Classic centerfielder who is renowned for his playmaking ability --- Possesses solid physical tools and exceptional intangibles --- Leader of the secondary who functions as an extension of the coaching staff --- Profiles as a starter in the NFL.

No, he's not blessed with freakish athleticism or mad speed.  But Eugene Robinson proved years ago that you don't necessarily need that to be the quarterback of the defense.  He has what our safety position sorely lacks:  instincts, vision, zone coverage skills, excellent awareness of all that is happening in front of him.

In some ways, he's the opposite of Nick Collins, an athletic freak who lacks those intangible skills.
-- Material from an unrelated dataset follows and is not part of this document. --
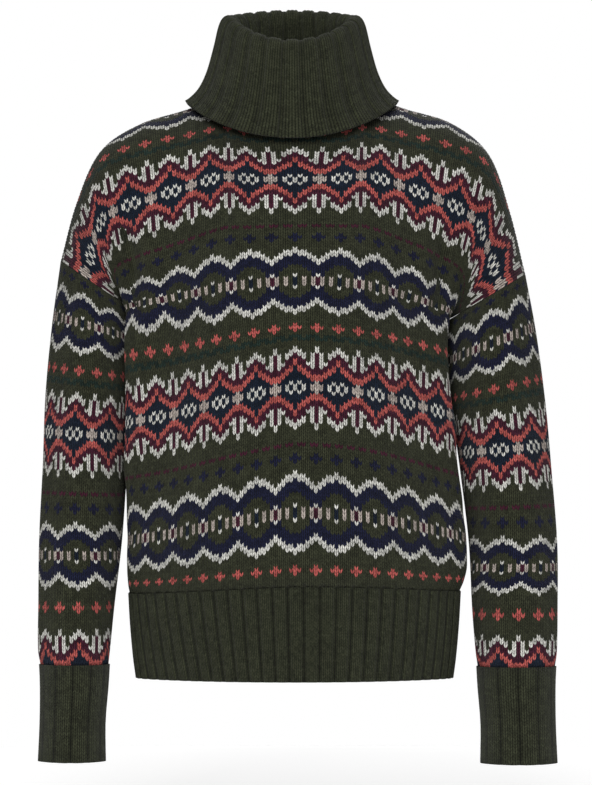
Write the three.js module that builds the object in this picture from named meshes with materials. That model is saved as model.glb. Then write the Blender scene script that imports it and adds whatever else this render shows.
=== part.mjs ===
import * as THREE from 'three';

// A roll-neck fair isle jumper, hollow, as it hangs on a general figure with the arms down.
// Millimetres, +Z up, and the front faces -Y. Left and right are as seen from the front, so that
// +X is right. The origin is on the centre line at shoulder height, where the wearer carries it.

const knitThickness = 3;
const ribThickness = 3;
const ribRelief = 1.6;
const seamGap = 0.3;
const sleeveGap = 0.36;
const underarmGap = 2;

// The front and back panels: stitches counted from the centre, rows from the hem rib upward.
const halfStitches = 66;
const underarmRow = 88;
const neckStitch = 16;
const neckHalfWidth = 72;

// How the sections differ from an ellipse: a corner that stands proud of it near the side seam.
const cornerHeight = 23.1;
const cornerSharpness = 16;
const cornerDepth = 0.7;

// Rows sag towards the side seam, later at the right than at the left, and half as far in the back.
const leftSag = 1.2;
const rightSag = 2;
const backSag = 0.5;
const neckCurve = 1.6;

// The body's sections. Level is the row's height at the centre front, and front and back are depths.
const torso = [
  { row: 0, level: -488, front: 124, back: 112 },
  { row: 4, level: -474, front: 131, back: 118 },
  { row: 12, level: -446, front: 134, back: 121 },
  { row: 31, level: -376, front: 133, back: 120 },
  { row: 44, level: -331, front: 134, back: 119 },
  { row: 69, level: -251, front: 138, back: 120 },
  { row: 81, level: -216, front: 138, back: 122 },
  { row: 88, level: -196, front: 136, back: 123 },
];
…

In getting a guy like Allen, you kill many birds with one stone.  The free safety position is improved, perhaps not from an experience or pure talent standpoint, but with a guy whose skills fit the needs of the position.  As a result, the strong safety position improves, because Collins is allowed to do what he does best:  play closer to the line in run support and become a headhunter in the middle of the field.  Finally, having a free safety who can recognize what the offense is running at them allows for smarter called adjustments of the corners and linebackers, and then he can make the better angles in over-the-top coverage or playing the ball.

I know I've said this before, and I'm saying it again.  I'm trying to help, really.  Talk to Dom and Mike about it.  For the most part, we've got the running defense figured out.  It's time to fix our pass defense, and in an offseason that looks like it is going to be difficult to make a lot of moves in, this could be an easy (and effective) upgrade.